Sentences making sense could be down to another part of the algorithm - Google doesn't just do word for word translation, but tries to map meanings based on the context of the sentence, and to ensure the output sentence is grammatically correct in the new language - as such the algorithms distort the results into sentences which would be unlikely to appear by chance, making them more appealing to us when suggesting conspiracy.
The small corpus makes it very easy to game the translation.
I think it was done on purpose for the DEFCON competition mentioned elsewhere is this thread. The translation must have stayed fixed for at least during the conference if it should have worked, so I bet Lost published a lot of dummy material to make it so.
It would also make the cryptic references to CIA and stuff a bit easier to believe.
Very interesting... and somewhat creepy, the phrases that are coming up. I can confirm that "lorem" and "ipsum" don't work now, but playing around with other pieces of lipsum still gives odd phrases like "suspendisse bibendum duis" -> "suspend regional banking", "nostrud exercitation turpis fermentum" -> "Iraqis saying through Arizona", and "Curabitur duis bibendum" -> "Nike's restructuring".
An explanation I have is that the Chinese could be somehow using Google Translate to "latinise" news stories in order to bypass censorship.
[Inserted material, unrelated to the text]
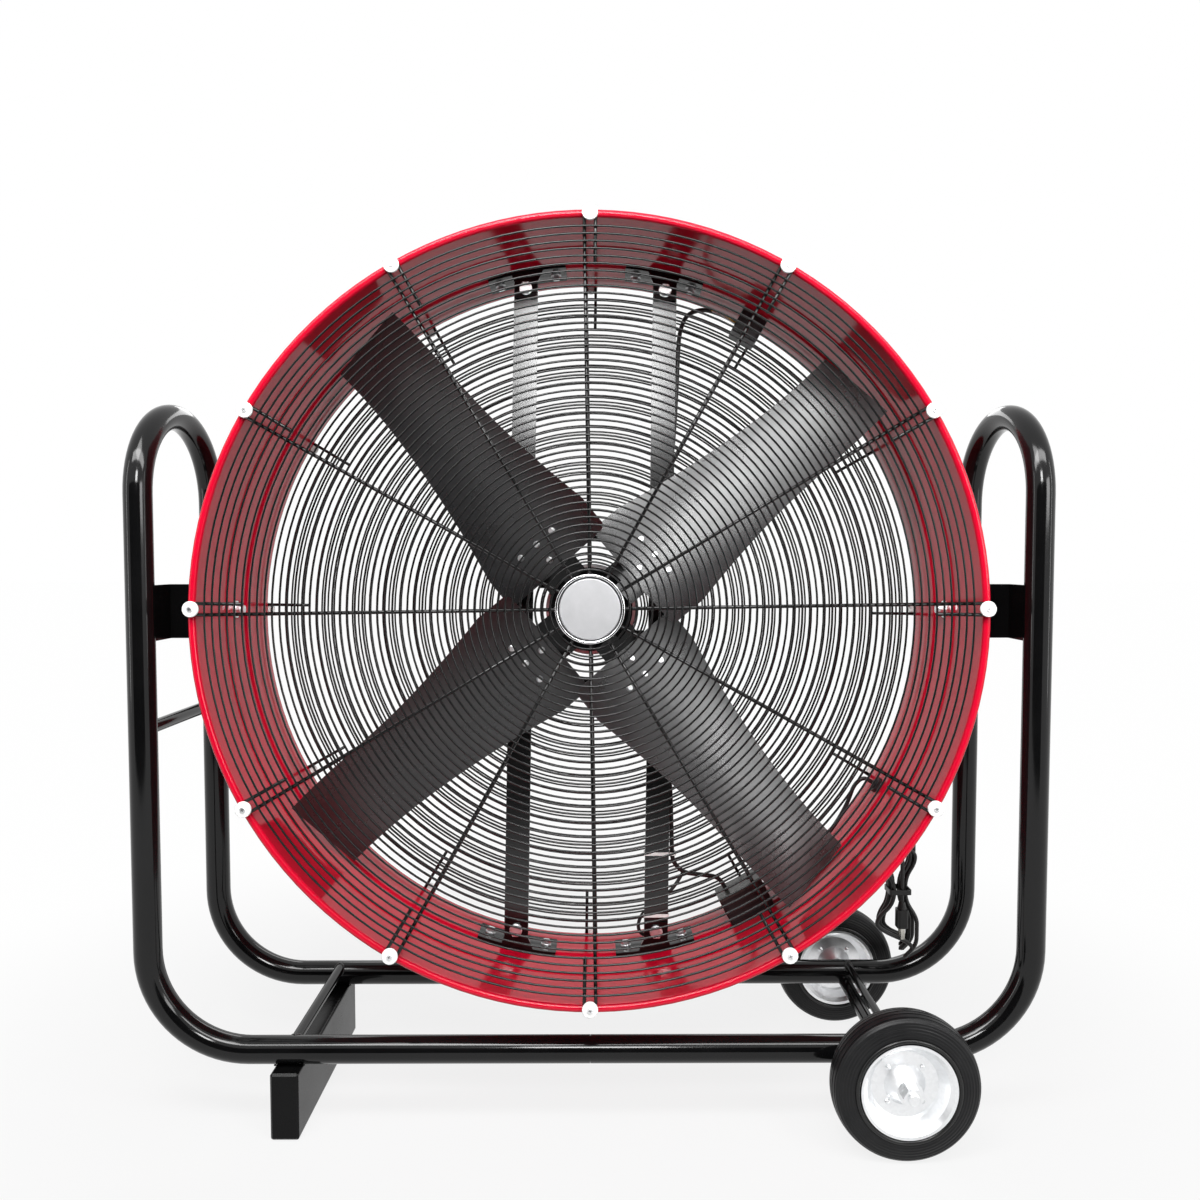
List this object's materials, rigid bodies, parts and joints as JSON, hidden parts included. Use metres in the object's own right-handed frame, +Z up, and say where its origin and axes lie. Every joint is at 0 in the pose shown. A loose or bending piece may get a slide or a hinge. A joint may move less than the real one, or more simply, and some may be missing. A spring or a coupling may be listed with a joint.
{
  "type": "drum fan",
  "caption": "Large wheeled drum fan: a red drum with wire grilles tilts between the uprights of a bent tube frame.",
  "frame": {"origin": "on the floor under the middle of the frame", "axes": "+Z up, the fan blows towards -Y at rest, +X is the side with the wheels, and Y runs along the axle"},
  "size_m": [1.3, 0.4626, 1.3081],
  "materials": {
    "black_paint": "gloss",
    "red_paint": "gloss",
    "blade_paint": "satin",
    "wire_paint": "satin",
    "zinc_plate": "satin",
    "bearing_steel": "satin",
    "core_iron": "matte",
    "motor_aluminium": "satin",
    "badge_silver": "brushed",
    "badge_chrome": "polished",
    "white_nylon": "satin",
    "black_plastic": "satin",
    "dial_silver": "satin",
    "tyre_rubber": "matte",
    "cord_rubber": "matte",
    "brass_pins": "satin"
  },
  "bodies": {
    "frame": {"frame_tube_left": "black_paint", "frame_tube_right": "black_paint", "joint_sleeves": "black_paint", "cross_rods": "black_paint", "foot_bar": "black_paint", "foot_end_caps": "black_plastic", "axle_sleeve": "black_paint", "axle": "zinc_plate", "axle_nuts": "zinc_plate", "pivot_bracket_left": "black_paint", "pivot_bracket_right": "black_paint"},
    "wheel_front": {"tire_front": "tyre_rubber", "rim_front": "zinc_plate", "bushing_front": "zinc_plate"},
    "wheel_rear": {"tire_rear": "tyre_rubber", "rim_rear": "zinc_plate", "bushing_rear": "zinc_plate"},
    "drum": {"drum_shell": "red_paint", "front_grille": "wire_paint", "rear_grille": "wire_paint", "grille_clips": "white_nylon", "clip_screws": "zinc_plate", "badge_disc": "badge_silver", "badge_ring": "badge_chrome", "motor_strut_left": "black_paint", "motor_strut_right": "black_paint", "wall_brackets": "black_paint", "bracket_bolts": "zinc_plate", "motor_yokes": "black_paint", "motor_bolts": "zinc_plate", "motor_shell": "black_paint", "motor_shields": "motor_aluminium", "motor_bearings": "bearing_steel", "stator_core": "core_iron", "junction_box": "black_plastic", "junction_lid": "black_plastic", "run_capacitor": "dial_silver", "switch_box": "black_plastic", "dial_plate": "dial_silver", "cord_gland": "black_plastic", "inner_cord": "cord_rubber", "motor_leads": "cord_rubber", "cable_ties": "white_nylon", "pivot_bolts": "zinc_plate", "pivot_spacers": "zinc_plate", "supply_cord": "cord_rubber", "cord_hank": "cord_rubber", "hank_tie": "cord_rubber", "plug_body": "cord_rubber", "plug_blades": "brass_pins"},
    "rotor": {"motor_shaft": "bearing_steel", "rotor_core": "core_iron", "hub_boss": "core_iron", "blade_spider": "black_paint", "blade_1": "blade_paint", "blade_2": "blade_paint", "blade_3": "blade_paint", "blade_4": "blade_paint", "blade_rivets": "zinc_plate"},
    "knob": {"speed_knob": "black_plastic"}
  },
  "joints": [
    {"name": "drum_tilt", "type": "hinge", "parent": "frame", "child": "drum", "pos_m": [0, 0, 0.7405], "axis": [1, 0, 0], "range_deg": [-86.8, 93.2]},
    {"name": "rotor_spin", "type": "hinge", "parent": "drum", "child": "rotor", "pos_m": [0, 0, 0.7405], "axis": [0, -0.9984, 0.0558], "continuous": true},
    {"name": "wheel_front_spin", "type": "hinge", "parent": "frame", "child": "wheel_front", "pos_m": [0.43, -0.19, 0.1015], "axis": [0, 1, 0], "continuous": true},
    {"name": "wheel_rear_spin", "type": "hinge", "parent": "frame", "child": "wheel_rear", "pos_m": [0.43, 0.19, 0.1015], "axis": [0, 1, 0], "continuous": true},
    {"name": "speed_turn", "type": "hinge", "parent": "drum", "child": "knob", "pos_m": [0.26637, 0.10848, 1.21179], "axis": [0.4879, 0.0487, 0.8716], "range_deg": [-135, 0]}
  ]
}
A lot of the translations read like spam to me, with the mentions of "commerce", "home business", "the company" etc, and in Chinese marketing copy, it's quite common to say use "China" as part of the marketing "China's first...", "China's biggest.." etc etc
So perhaps a less sinister explanation, is Chinese spam?
I work with machine translation - such artifacts would be a natural result from multilingual webpages that aren't yet fully translated. An article would have correct text in English, Chinese or Spanish but the "translation" in some other language could have some Lorem Ipsum left there.
Statistical machine translation systems would easily pick that up, as crawling 'multilingual' sites with same/similar content is a major source for machine translation training data.
I remembered a discussion about this before, once in 2010 and once in 2013. Already in 2010 Lorum Ipsum was translated to random words that are very prevalent on the internet: "hello world", "learn more" and "free on": http://www.xefer.com/2010/10/lorem-ipsum
Therefor I don't think that Google Translate is used by spies to communicate plans about China. Even if all translated words were insidious, then still Occam's Razor tells us it is unlikely that a public translating service is used as a modern-day number station.
It could just be a selection bias, in that we think it's interesting so it makes the news. If it had translated to something more banal, we probably wouldn't be discussing it on Hacker News.
This was also mentioned in an article about the Defcon 22 contest, posted on HN too: https://news.ycombinator.com/item?id=8189549. Apparently, the translation ceased to work now?
A short story on that as a Defcon 22 badge competitor - When we reached the stage where we got the "Lorem ipsum" page. We first noticed that a bunch of the lines did not directly follow the "Lorem ipsum" format exactly and had strange capitalization. So we thought that the difference between the expected "Lorem ipsum" text and this text was the clue... We eventually figured out if you pasted the entire block into Google translate something strange would pop out (that was relevant to another hint - https://www.defcon.org/1057/SarangHae/ and then was useful again with what that email address returned ).
Looks like Google updated their latin translator to completely break the puzzle :)
It would have been interesting to see if you tried this while logged in on a Google account not belonging to a security researcher.
It's a remote change but maybe it brings up totally random results that are then passed though your accounts search bubble filter. Hence sec related topics.
At the time of a previous HN thread,
https://news.ycombinator.com/item?id=5200728
there were some amusing results from prefixes of the stock boilerplate, often changing letter-by-letter:
Lorem ipsu → Dummy Item
Lorem ipsum dolor → Welcome
Lorem ipsum dolor s → The Pussycat Dolls
Lorem ipsum dolor sit amet, c → This page is available
Lorem ipsum dolor sit amet, consectetur adipisicing elit → This page is half the battle WIN!
What I've heard on the grapevine on this is that it's used as a method to defeat internet censorship in countries that are subjected to said censorship.
Not sure if that's true, but just passing that on.
The rest of the conspiracy nonsense in the article is pretty silly and stupid, honestly. There are a huge number of government documents translated into other languages that were probably used as the training set. I have programs of my own that rummage through SEC filings, for example. So NATO and countries being common mappings if you pick a random one isn't odd at all.